Fausto-Sterling’s primary claim is that “labeling someone a man or a woman is a social decision. We may use scientific knowledge to help us make the decision, but only our beliefs about gender—not science—can define our sex. Furthermore, our believes about gender affect what kinds of knowledge scientists produce about sex in the first place.” Rather, she claims that “Our bodies are too complex to provide clear-cut answers about sexual difference. The more we look for a simple physical basis for ‘sex,’ the more it becomes clear that ‘sex’ is not a purely physical category. What bodily signals and functions we define as male or female come already entangled in our ideas about gender.” She notes that it wasn’t until the 1970s that sex and gender were posited as separate categories by sexologists, while second-wave feminists argued that gender differences were primarily the result of social institutions “designed to perpetuate gender inequality.” However, because feminists left the physical differences of sex unquestioned, they left open the possibilities of “hardwired” differences between the sexes.
Importantly, Fausto-Sterling claims that
Truths about human sexuality created by scholars in general and by biologists in particular are one component of political, social, and moral struggles about our cultures and economies. At the same time, components of our political, social, and moral struggles become, quite literally, embodied, incorporated into our very physiological being. (location 129)
More specifically, she acknowledges that “Understanding how race and gender work—together and independently—helps us learn more about how the social becomes embodied.” And it is this process of the social becoming embodied in which I am interested. In particular, Fausto-Sterling points to the lack of data collection on the “normal distribution of genital anatomy,” which demonstrates that “from the viewpoint of medical practitioners, progress in the handling of intersexuality involves maintaining the normal. Accordingly, there ought to be only two boxes: male and female.”
Fausto-Sterling observes that a similarly policed binary exists in general understandings of sexuality—one is either inherently heterosexual, or inherently a lesbian.

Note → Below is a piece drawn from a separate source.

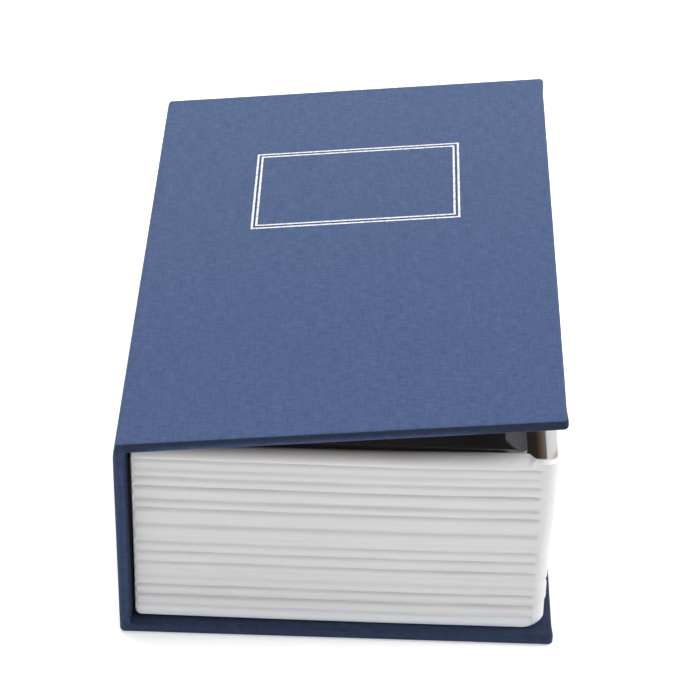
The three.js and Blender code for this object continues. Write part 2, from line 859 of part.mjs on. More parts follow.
function lockTurningParts() {
  const group = turningGroup(
    lock.x, lock.y, camTop,
    piece("lock_plug", lockPlug(), finishes.chrome()),
    piece("lock_cam", lockCam(), finishes.zinc()),
    piece("cam_screw", camScrew(), finishes.zinc()),
    ...Array.from({ length: waferCount }, (_, index) =>
      piece("lock_wafer_" + (index + 1), lockWafer(index), finishes.brass()),
    ),
  );
  group.rotation.z = radians(90); // unlocked: the cam lies along the lid, away from the flange
  return group;
}

function lidParts() {
  const group = turningGroup(
    pin.x, 0, pin.z,
    piece("safe_lid", safeLid(), finishes.greySteel()),
    piece("lock_body", lockBody(), finishes.chrome()),
    piece("lock_washer", lockWasher(), finishes.zinc()),
    piece("lock_nut", lockNut(), finishes.zinc()),
    lockTurningParts(),
  );
  group.rotation.y = -radians(coverAjarDegrees * lidTurnShare);
  return group;
}

function frontCoverParts() {
  const group = turningGroup(
    0, 0, bookThickness,
    piece("front_board", panelBoard(frontPanel), finishes.board()),
    piece("front_cover_cloth", panelCloth(frontPanel), finishes.cloth()),
    piece("front_endpaper", panelLining(frontPanel), finishes.paper()),
  );
  group.rotation.y = -radians(coverAjarDegrees);
  return group;
}

function fixedParts() {
  const screwPlace = box.floorTop + screwSeat;
  return [
    piece("spine_board", panelBoard(spinePanel), finishes.board()),
    piece("spine_cloth", panelCloth(spinePanel), finishes.cloth()),
    piece("spine_lining", panelLining(spinePanel), finishes.paper()),
    piece("back_board", panelBoard(backPanel), finishes.board()),
    piece("back_cover_cloth", panelCloth(backPanel), finishes.cloth()),
    piece("back_endpaper", panelLining(backPanel), finishes.paper()),
    piece("page_shell", pageShell(), finishes.plastic()),
    piece("safe_box", safeBox(), finishes.blackSteel()),
    piece("hinge_pin", hingePin(), finishes.zinc()),
    ...bossPlaces.map(([x, y], index) =>
      piece(
        "box_screw_" + (index + 1),
        screw(
          x, y, screwPlace, boxScrewRadius, boxScrewLength, boxScrewHeadRadius, boxScrewHeadHeight,
        ),
        finishes.zinc(),
      ),
    ),
  ];
}

const bookSafe = new THREE.Group();
bookSafe.add(...fixedParts(), frontCoverParts(), lidParts());
bookSafe.position.set(-bookWidth / 2, -bookHeight / 2, 0);

export default bookSafe;
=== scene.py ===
# Book safe: a cloth bound case round a ribbed page shell, with a steel box and a cam lock inside.
# +X runs from the spine to the fore edge, +Y from the tail to the head, +Z up.
# Shapes are worked out in millimetres from the spine, tail and underside of the closed book.

import bpy
import bmesh
import json
import math
from mathutils import Matrix, Vector, noise
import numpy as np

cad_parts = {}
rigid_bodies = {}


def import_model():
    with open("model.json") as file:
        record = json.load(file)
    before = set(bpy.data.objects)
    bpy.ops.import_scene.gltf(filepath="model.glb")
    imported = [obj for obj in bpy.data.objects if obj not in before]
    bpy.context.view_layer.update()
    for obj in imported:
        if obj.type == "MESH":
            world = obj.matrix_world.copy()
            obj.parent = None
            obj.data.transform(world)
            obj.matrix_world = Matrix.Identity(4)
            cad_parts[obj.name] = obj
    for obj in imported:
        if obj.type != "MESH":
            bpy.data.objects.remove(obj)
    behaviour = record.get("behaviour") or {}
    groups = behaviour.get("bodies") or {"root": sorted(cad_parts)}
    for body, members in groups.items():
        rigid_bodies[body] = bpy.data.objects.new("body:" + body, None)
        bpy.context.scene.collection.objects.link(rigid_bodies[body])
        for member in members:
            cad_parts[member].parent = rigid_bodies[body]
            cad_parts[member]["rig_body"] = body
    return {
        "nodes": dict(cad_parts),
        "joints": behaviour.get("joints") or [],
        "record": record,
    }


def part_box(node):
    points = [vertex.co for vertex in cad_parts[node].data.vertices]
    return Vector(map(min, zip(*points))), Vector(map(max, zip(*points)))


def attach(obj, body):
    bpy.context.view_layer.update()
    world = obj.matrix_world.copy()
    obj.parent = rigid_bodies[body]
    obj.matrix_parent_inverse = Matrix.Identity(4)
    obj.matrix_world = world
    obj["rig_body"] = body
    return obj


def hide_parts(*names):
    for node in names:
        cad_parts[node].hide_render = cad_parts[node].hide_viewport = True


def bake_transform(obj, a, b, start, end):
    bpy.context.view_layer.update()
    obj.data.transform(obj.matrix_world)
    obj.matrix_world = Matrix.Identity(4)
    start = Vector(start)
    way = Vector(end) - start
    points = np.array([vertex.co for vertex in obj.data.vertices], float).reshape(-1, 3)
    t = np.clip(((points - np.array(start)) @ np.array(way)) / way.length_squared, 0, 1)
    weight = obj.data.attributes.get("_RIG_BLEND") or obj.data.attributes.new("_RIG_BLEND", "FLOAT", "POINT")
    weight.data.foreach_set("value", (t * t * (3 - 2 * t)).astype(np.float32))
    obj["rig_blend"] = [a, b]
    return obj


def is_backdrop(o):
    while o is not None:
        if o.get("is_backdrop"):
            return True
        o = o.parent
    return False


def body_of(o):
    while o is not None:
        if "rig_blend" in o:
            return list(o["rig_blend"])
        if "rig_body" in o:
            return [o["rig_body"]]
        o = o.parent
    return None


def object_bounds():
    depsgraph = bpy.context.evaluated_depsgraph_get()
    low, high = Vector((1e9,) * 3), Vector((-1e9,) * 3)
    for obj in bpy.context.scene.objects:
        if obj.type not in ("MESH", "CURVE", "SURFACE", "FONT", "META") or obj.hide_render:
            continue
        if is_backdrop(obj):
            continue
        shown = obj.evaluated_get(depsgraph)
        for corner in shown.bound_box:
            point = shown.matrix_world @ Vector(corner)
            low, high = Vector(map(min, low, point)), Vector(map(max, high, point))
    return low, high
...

Further, even using the Kinsey scale, which acknowledges a more continuum-like understanding of sexual-object desire, is still a linear, two-dimensional scale. She does acknowledge the existence of more complicated scales, such as that by Fritz Klein (which uses seven variables: sexual attraction, sexual behavior, sexual fantasies, emotional preference, social preference, self-identification, hetero/homo lifestyle along with a time scale). Further, the work of feminist and gay theorists which revealed the social constructed nature of sexuality encouraged the idea that sexual expression was not biologically grounded. Responding to Halperin’s claim that “sexuality is not a somatic fact, it is a cultural effect,” Fausto-Sterling instead posits that “sexuality is a somatic fact created by a cultural effect.” Comparing Butler’s idea that the body is completely constructed through discourse with that of Grosz, who thinks there are some biological processes which “precede meaning,” Fausto-Sterling posits that “we need the concept of the psyche, a place where two-way translations between the mind and the body take place.”
Working against this is a deeply entrenched commitment to the idea of only two, discrete sexes: “Reconceptualizing the category of ‘sex’ challenges cherished aspects of European and American social organization.” Fausto-Sterling gives a detailed account of the development of our understanding of sex and sexuality, primarily in the nineteenth and twentieth centuries, and shows in painstaking detail how political events and cultural norms of the times shaped scientific inquiry and understanding. Ultimately, she does denounce her earlier proposed five-sex model, but instead advocates for a much more nuanced understanding of sex, gender, and sexuality, one which takes the idea of systemic interaction into much greater account. Using a really useful example of the evolution of smiling as one which begins as a somatically neutral, muscularly simple action to one which, over the course of maturation and interaction, becomes a much more emotionally-connected and muscularly complex action, Fausto-Sterling argues that sex, gender, and sexuality need to be analyzed as similarly systems-oriented behaviors.